The lawsuit claims that Johnson City police, at the highest level, were knowing participants in a sex trafficking operation.
“Defendants effectively accepted payments from Williams in furtherance of the conspiracy through the corrupt use of search warrants and other unlawful collection efforts, including an extortion scheme,” the filing reads. “Said warrants were facially obtained and used to seize unlawfully obtained currency or narcotics assets but were in fact quid pro quo payments.”
In April 2021, Williams was indicted on a relatively minor federal ammunition charge for allegedly having stored dozens of rounds in a safe – an alleged violation due to a former felony conviction.
For two years, the defendant was on the run, but somehow managed to elude arrest at least twice. In May 2021, officers visited his apartment and spoke with him – but left empty-handed. Then, in April 2022, Williams allegedly became irate with staff at the Washington County Register of Deeds over the filing of a property document. Again, local police were called; again, no arrest was made. Later, he even managed to sell his soon-to-be infamous downtown apartment.
The lawsuit claims officers tipped Williams off in various instances – and otherwise arranged for him to evade capture.
All the while, then-Special Assistant U.S. Attorney Kateri “Kat” Dahl claims to have been trying to enlarge her case against the wanted man. Previously hired as a consultant with Johnson City, her contract was not renewed amidst her pressure campaign on local law enforcement to charge Williams – who owned a respected concrete and glass business – over the alleged drugging and raping of women in his downtown apartment and sports car-filled garage.
Dahl’s initial investigation, and the resulting ammunition indictment, occurred after a woman allegedly fell out of the defendant’s fifth-floor window during a party. Such soirees obtained the dust of hyperlocal legend – they were allegedly cocaine-fueled; they were rumored to be linked to a Williams-involved drug dealing scheme.
The woman who fell, Mikayla Evans, survived. At first, there was an attempted homicide investigation over the incident. In time, that case was closed. But Dahl smelled smoke and had begun interviewing women who claimed to have been raped by Williams. Her suspicions were buoyed by what was allegedly turned up during the initial search of Williams’ apartment on the same day of Evans’ fall.

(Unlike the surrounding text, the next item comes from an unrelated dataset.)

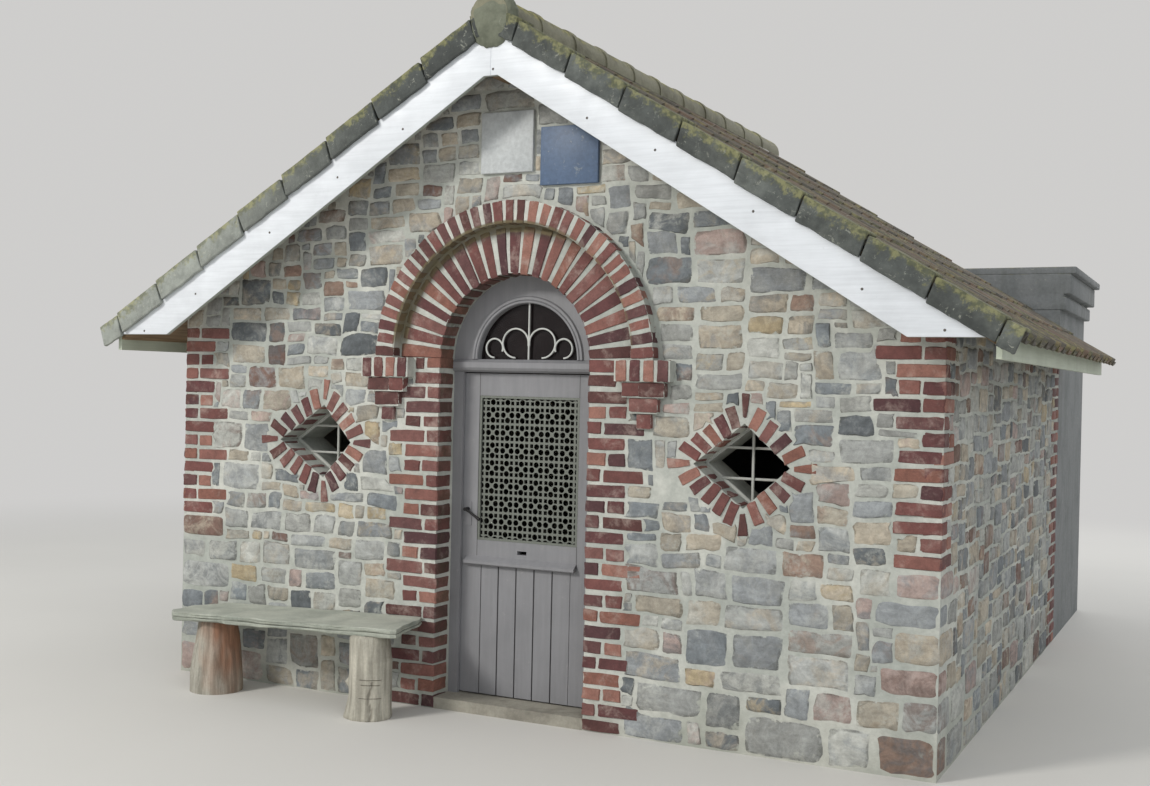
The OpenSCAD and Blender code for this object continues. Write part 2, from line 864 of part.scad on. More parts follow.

“On September 19, 2020, JCPD officers also found and seized a handwritten note from Williams’ nightstand with the word ‘Raped’ written atop a list of 23 women’s first names in black ink,” the federal lawsuit reads. “This list included the first names of some of the Plaintiffs and class members.”
In April of this year, a Western Carolina University police officer found Williams nearly passed out in a car on a park property the school owned. During a search of the car, the officer allegedly found exceedingly large amounts cocaine and methamphetamine. The fugitive eventually made his way back to the Volunteer State.
The arresting agency, however, also obtained search warrants for Williams’ digital devices – and allegedly found evidence that showed Williams raping at least 52 different women in his by-then former apartment. Tennessee authorities later took stock of those alleged discoveries and obtained additional search warrants – allegedly finding evidence that Williams had also raped multiple children as well.
The defendant is now facing over two dozen combined federal and state child sex crimes – including child pornography charges.
But, the lawsuit claims, the later-obtained evidence of child abuse had been in Johnson City’s possession for nearly two years.
“[I]n September 2020, JCPD had seized digital devices from Williams’ apartment which contained images and videos of Williams sexually assaulting women, as well as child sexual abuse material,” the filing reads. “On information and belief, JCPD had either intentionally or negligently failed to search these devices—or worse—had corruptly concealed this egregious evidence against Williams.”
According to the Does, two Johnson City officers even allowed Williams to delete some of the incriminating child sexual abuse material in September 202o. That since-abandoned cover-up was facilitated by officers who “took hundreds of thousands of dollars in cash from Williams’ safe,” the lawsuit says.
The complaint names six individual law enforcement defendants, an additional 13 unnamed officers, and the city itself.
But the Williams story is not entirely linear.
The civil lawsuit was first filed on June 21. He was indicted by Washington County and federal prosecutors on Sept. 11.
In October, Williams escaped from federal custody while being transported through Kentucky. He was able to remain on the run, again, for a little over a month before being captured in Florida.
Last week, the defendant attempted to commit suicide while in the Blount County Jail in Maryville, according to the U.S. Marshals Service.